• [Requirement]: Repeat, line for line, the entries printed below.
START Data provided
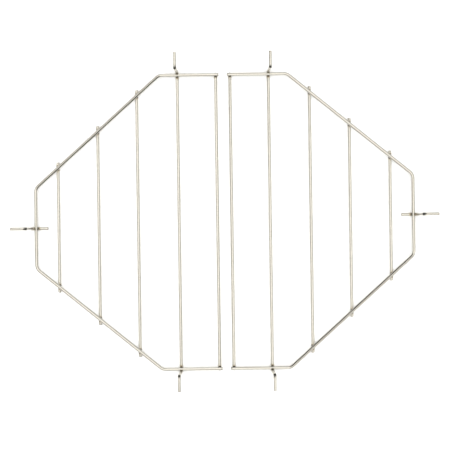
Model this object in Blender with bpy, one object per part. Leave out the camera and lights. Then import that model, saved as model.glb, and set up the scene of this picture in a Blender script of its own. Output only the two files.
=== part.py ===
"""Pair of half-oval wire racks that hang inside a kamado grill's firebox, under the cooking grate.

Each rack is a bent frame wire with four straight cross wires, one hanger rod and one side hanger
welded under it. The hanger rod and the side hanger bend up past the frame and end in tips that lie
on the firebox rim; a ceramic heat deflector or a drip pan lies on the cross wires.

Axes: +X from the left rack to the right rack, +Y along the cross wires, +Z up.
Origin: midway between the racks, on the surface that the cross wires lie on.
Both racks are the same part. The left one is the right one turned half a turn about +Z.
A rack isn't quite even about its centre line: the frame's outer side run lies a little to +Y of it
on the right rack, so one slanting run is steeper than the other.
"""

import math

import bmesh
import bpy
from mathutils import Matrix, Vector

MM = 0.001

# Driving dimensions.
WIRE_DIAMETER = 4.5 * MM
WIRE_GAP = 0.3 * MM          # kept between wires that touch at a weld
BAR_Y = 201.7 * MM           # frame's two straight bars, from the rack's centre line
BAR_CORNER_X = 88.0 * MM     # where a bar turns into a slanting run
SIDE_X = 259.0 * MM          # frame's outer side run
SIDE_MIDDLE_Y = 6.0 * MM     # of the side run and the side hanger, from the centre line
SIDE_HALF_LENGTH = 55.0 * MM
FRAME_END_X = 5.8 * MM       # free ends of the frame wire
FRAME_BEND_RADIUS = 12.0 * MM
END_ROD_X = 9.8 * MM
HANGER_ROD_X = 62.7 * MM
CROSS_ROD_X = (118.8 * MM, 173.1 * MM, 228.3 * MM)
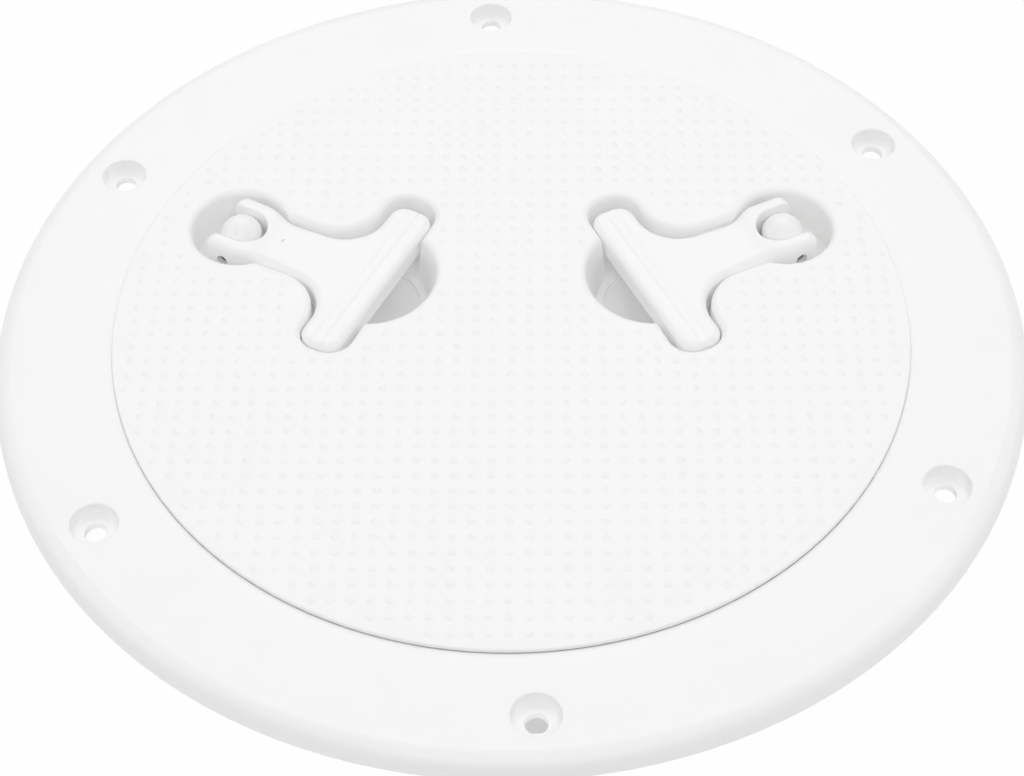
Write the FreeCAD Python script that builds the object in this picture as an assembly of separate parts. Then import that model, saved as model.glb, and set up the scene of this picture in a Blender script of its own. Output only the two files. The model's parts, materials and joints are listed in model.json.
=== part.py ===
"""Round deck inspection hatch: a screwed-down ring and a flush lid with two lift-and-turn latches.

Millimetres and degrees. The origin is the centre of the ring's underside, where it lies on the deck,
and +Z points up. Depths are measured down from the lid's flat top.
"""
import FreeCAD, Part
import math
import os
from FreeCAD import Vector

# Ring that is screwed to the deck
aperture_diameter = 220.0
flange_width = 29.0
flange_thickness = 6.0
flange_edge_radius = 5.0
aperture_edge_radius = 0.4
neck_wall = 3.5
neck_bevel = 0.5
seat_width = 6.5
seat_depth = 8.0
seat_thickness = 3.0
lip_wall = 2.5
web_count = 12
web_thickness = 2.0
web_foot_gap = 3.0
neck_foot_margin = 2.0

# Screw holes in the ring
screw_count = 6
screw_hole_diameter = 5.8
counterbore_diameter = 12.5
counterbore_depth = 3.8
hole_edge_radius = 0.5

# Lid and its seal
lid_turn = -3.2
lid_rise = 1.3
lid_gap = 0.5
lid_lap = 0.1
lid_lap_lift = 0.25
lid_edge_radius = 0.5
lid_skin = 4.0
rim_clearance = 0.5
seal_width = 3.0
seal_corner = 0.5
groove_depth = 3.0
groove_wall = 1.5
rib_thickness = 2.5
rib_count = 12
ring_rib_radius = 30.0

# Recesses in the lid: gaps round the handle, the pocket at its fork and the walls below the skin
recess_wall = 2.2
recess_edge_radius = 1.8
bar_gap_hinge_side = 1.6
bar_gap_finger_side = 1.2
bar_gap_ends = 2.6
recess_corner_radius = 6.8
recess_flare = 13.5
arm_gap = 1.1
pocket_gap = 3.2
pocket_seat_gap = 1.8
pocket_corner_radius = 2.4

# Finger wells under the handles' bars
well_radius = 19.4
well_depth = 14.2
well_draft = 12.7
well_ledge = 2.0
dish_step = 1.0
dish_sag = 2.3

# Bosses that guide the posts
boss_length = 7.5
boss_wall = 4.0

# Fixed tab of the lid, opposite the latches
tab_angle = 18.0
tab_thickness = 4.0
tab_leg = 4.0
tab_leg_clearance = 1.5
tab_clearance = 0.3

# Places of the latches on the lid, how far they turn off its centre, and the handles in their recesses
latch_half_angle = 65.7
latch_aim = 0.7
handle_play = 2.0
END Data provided
• [Solution to this problem]:
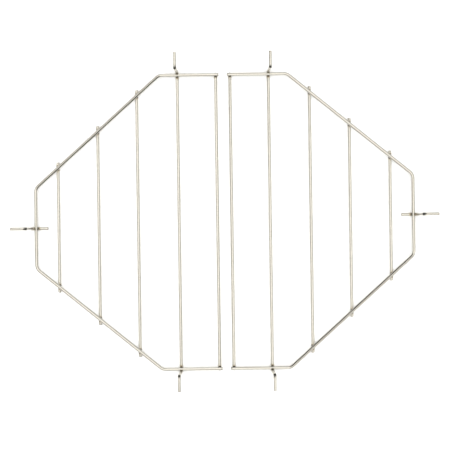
Model this object in Blender with bpy, one object per part. Leave out the camera and lights. Then import that model, saved as model.glb, and set up the scene of this picture in a Blender script of its own. Output only the two files.
=== part.py ===
"""Pair of half-oval wire racks that hang inside a kamado grill's firebox, under the cooking grate.

Each rack is a bent frame wire with four straight cross wires, one hanger rod and one side hanger
welded under it. The hanger rod and the side hanger bend up past the frame and end in tips that lie
on the firebox rim; a ceramic heat deflector or a drip pan lies on the cross wires.

Axes: +X from the left rack to the right rack, +Y along the cross wires, +Z up.
Origin: midway between the racks, on the surface that the cross wires lie on.
Both racks are the same part. The left one is the right one turned half a turn about +Z.
A rack isn't quite even about its centre line: the frame's outer side run lies a little to +Y of it
on the right rack, so one slanting run is steeper than the other.
"""

import math

import bmesh
import bpy
from mathutils import Matrix, Vector

MM = 0.001

# Driving dimensions.
WIRE_DIAMETER = 4.5 * MM
WIRE_GAP = 0.3 * MM          # kept between wires that touch at a weld
BAR_Y = 201.7 * MM           # frame's two straight bars, from the rack's centre line
BAR_CORNER_X = 88.0 * MM     # where a bar turns into a slanting run
SIDE_X = 259.0 * MM          # frame's outer side run
SIDE_MIDDLE_Y = 6.0 * MM     # of the side run and the side hanger, from the centre line
SIDE_HALF_LENGTH = 55.0 * MM
FRAME_END_X = 5.8 * MM       # free ends of the frame wire
FRAME_BEND_RADIUS = 12.0 * MM
END_ROD_X = 9.8 * MM
HANGER_ROD_X = 62.7 * MM
CROSS_ROD_X = (118.8 * MM, 173.1 * MM, 228.3 * MM)
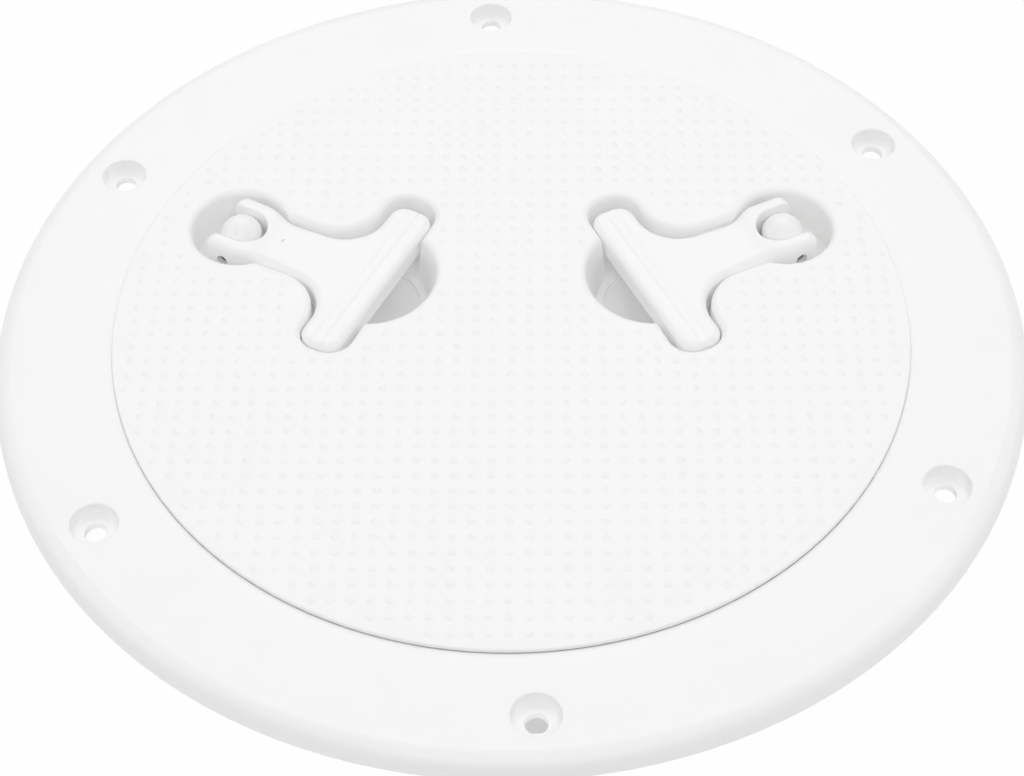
Write the FreeCAD Python script that builds the object in this picture as an assembly of separate parts. Then import that model, saved as model.glb, and set up the scene of this picture in a Blender script of its own. Output only the two files. The model's parts, materials and joints are listed in model.json.
=== part.py ===
"""Round deck inspection hatch: a screwed-down ring and a flush lid with two lift-and-turn latches.

Millimetres and degrees. The origin is the centre of the ring's underside, where it lies on the deck,
and +Z points up. Depths are measured down from the lid's flat top.
"""
import FreeCAD, Part
import math
import os
from FreeCAD import Vector

# Ring that is screwed to the deck
aperture_diameter = 220.0
flange_width = 29.0
flange_thickness = 6.0
flange_edge_radius = 5.0
aperture_edge_radius = 0.4
neck_wall = 3.5
neck_bevel = 0.5
seat_width = 6.5
seat_depth = 8.0
seat_thickness = 3.0
lip_wall = 2.5
web_count = 12
web_thickness = 2.0
web_foot_gap = 3.0
neck_foot_margin = 2.0

# Screw holes in the ring
screw_count = 6
screw_hole_diameter = 5.8
counterbore_diameter = 12.5
counterbore_depth = 3.8
hole_edge_radius = 0.5

# Lid and its seal
lid_turn = -3.2
lid_rise = 1.3
lid_gap = 0.5
lid_lap = 0.1
lid_lap_lift = 0.25
lid_edge_radius = 0.5
lid_skin = 4.0
rim_clearance = 0.5
seal_width = 3.0
seal_corner = 0.5
groove_depth = 3.0
groove_wall = 1.5
rib_thickness = 2.5
rib_count = 12
ring_rib_radius = 30.0

# Recesses in the lid: gaps round the handle, the pocket at its fork and the walls below the skin
recess_wall = 2.2
recess_edge_radius = 1.8
bar_gap_hinge_side = 1.6
bar_gap_finger_side = 1.2
bar_gap_ends = 2.6
recess_corner_radius = 6.8
recess_flare = 13.5
arm_gap = 1.1
pocket_gap = 3.2
pocket_seat_gap = 1.8
pocket_corner_radius = 2.4

# Finger wells under the handles' bars
well_radius = 19.4
well_depth = 14.2
well_draft = 12.7
well_ledge = 2.0
dish_step = 1.0
dish_sag = 2.3

# Bosses that guide the posts
boss_length = 7.5
boss_wall = 4.0

# Fixed tab of the lid, opposite the latches
tab_angle = 18.0
tab_thickness = 4.0
tab_leg = 4.0
tab_leg_clearance = 1.5
tab_clearance = 0.3

# Places of the latches on the lid, how far they turn off its centre, and the handles in their recesses
latch_half_angle = 65.7
latch_aim = 0.7
handle_play = 2.0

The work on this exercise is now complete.